The task:
Check each line of the data for "joints" and select those that have it.

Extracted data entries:
********

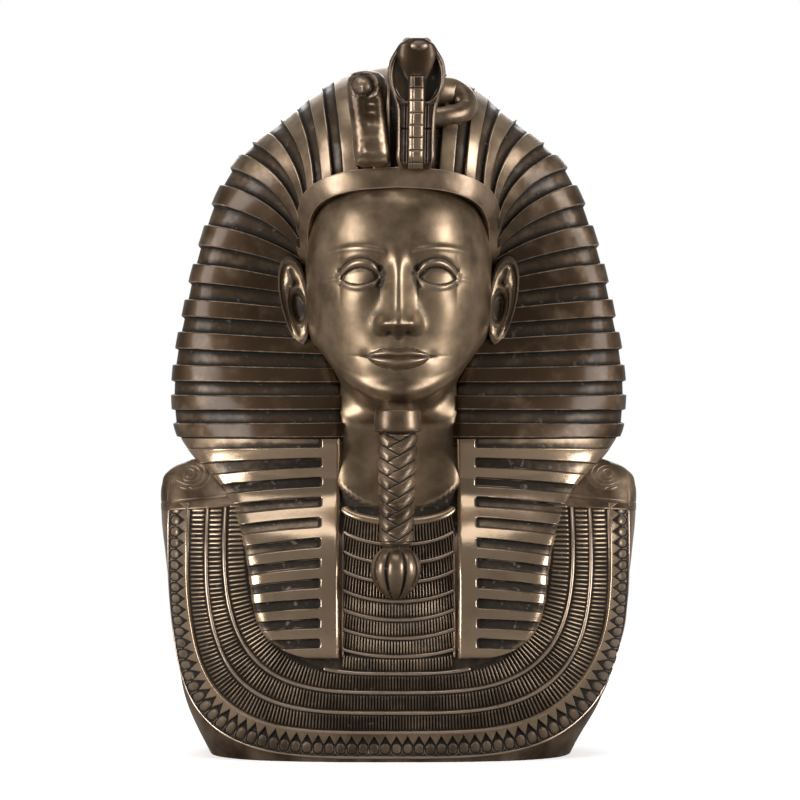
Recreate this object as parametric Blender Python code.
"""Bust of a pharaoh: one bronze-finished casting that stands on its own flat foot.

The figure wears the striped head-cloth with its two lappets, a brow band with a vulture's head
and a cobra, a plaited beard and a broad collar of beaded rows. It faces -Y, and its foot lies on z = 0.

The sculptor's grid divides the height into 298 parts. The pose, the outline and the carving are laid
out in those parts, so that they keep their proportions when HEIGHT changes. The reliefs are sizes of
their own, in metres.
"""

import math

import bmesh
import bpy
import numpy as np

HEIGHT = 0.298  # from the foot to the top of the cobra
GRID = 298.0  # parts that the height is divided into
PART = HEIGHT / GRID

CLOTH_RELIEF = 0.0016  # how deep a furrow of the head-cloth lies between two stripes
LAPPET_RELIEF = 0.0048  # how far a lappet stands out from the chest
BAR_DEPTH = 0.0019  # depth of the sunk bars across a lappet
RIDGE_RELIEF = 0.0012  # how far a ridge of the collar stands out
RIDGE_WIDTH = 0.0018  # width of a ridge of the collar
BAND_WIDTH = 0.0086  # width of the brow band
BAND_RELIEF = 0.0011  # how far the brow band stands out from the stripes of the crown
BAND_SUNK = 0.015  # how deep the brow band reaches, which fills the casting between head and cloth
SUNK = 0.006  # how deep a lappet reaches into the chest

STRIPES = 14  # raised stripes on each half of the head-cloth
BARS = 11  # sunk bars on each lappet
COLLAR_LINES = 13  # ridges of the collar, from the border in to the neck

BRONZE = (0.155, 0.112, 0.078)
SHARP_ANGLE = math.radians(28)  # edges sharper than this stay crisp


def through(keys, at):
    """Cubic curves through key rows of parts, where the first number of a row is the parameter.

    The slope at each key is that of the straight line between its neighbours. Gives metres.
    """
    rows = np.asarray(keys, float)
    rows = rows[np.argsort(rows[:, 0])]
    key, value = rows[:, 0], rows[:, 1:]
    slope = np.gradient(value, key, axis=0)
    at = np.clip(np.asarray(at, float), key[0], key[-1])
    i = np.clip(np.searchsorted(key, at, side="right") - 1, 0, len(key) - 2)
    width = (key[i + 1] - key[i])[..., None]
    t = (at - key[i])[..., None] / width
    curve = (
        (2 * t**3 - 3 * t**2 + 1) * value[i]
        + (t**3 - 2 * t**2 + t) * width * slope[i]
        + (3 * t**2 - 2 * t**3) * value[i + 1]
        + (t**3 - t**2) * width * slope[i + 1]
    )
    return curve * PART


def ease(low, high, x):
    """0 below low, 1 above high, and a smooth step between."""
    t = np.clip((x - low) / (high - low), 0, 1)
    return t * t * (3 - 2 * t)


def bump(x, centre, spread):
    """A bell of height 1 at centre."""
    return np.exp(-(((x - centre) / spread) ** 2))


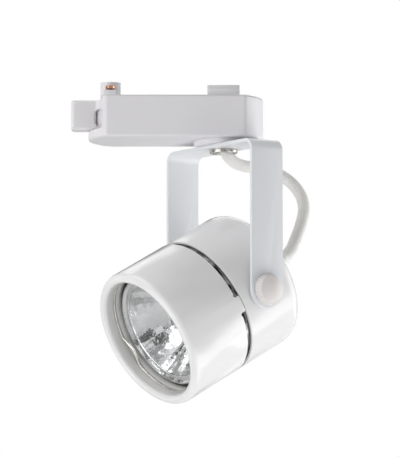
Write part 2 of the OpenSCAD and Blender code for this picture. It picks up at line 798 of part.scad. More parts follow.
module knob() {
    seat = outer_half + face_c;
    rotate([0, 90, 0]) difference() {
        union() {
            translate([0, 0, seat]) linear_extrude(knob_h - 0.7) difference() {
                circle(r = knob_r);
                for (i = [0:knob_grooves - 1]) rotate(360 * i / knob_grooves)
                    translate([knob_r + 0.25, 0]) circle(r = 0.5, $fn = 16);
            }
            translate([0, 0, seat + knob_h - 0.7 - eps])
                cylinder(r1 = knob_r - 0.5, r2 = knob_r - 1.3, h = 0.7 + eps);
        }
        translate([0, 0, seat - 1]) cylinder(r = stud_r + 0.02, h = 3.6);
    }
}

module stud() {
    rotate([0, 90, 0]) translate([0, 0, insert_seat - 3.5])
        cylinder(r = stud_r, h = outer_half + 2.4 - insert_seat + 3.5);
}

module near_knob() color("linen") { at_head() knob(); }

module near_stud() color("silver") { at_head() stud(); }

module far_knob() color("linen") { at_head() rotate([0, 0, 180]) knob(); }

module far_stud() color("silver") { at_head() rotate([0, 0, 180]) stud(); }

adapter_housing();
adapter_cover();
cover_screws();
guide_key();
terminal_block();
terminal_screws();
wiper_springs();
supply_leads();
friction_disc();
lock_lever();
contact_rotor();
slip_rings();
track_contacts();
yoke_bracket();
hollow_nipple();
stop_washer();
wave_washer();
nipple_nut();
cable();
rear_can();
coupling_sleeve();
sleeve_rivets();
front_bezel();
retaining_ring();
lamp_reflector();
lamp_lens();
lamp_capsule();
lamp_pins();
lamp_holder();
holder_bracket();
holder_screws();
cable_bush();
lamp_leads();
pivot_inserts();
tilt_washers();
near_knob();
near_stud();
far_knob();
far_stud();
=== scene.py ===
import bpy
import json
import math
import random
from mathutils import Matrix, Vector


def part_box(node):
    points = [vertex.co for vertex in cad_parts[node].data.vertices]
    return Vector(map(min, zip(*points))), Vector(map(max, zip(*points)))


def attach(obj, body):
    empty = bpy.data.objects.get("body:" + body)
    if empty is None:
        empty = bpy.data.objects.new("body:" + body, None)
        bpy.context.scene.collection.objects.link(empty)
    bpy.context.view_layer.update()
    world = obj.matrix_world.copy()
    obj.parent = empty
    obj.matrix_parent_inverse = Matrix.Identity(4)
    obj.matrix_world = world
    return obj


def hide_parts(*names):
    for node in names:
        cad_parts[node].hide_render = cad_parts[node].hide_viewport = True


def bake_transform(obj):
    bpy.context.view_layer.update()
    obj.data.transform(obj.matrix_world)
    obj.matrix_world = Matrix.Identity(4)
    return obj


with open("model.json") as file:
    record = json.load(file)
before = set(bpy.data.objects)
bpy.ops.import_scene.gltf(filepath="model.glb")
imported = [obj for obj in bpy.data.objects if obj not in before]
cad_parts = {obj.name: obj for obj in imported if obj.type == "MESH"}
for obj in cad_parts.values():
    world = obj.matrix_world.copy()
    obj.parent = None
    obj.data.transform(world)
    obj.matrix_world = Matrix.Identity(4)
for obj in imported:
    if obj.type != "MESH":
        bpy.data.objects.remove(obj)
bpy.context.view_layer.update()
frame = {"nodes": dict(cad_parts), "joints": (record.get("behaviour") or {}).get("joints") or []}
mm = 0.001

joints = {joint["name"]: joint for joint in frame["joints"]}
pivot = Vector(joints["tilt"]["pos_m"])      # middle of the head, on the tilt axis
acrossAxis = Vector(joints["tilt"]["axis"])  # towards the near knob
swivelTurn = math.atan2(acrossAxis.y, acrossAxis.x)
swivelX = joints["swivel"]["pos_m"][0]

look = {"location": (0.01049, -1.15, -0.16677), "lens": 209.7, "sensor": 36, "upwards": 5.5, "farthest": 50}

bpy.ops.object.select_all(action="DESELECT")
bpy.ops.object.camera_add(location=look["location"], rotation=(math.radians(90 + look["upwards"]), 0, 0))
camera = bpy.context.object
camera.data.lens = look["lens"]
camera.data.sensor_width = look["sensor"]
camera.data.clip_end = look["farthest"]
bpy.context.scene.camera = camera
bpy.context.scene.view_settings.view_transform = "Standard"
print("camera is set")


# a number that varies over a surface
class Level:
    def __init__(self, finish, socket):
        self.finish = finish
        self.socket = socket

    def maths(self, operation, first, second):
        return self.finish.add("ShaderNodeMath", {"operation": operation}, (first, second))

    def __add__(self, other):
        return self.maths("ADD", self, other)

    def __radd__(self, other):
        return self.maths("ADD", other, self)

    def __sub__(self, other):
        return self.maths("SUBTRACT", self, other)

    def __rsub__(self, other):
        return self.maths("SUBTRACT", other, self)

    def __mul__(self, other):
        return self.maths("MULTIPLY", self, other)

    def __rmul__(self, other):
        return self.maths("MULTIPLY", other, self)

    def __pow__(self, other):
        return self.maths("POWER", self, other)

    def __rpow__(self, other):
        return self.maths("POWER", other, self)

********

Output below:
frame = {"nodes": dict(cad_parts), "joints": (record.get("behaviour") or {}).get("joints") or []}
joints = {joint["name"]: joint for joint in frame["joints"]}
pivot = Vector(joints["tilt"]["pos_m"])      # middle of the head, on the tilt axis
acrossAxis = Vector(joints["tilt"]["axis"])  # towards the near knob
swivelX = joints["swivel"]["pos_m"][0]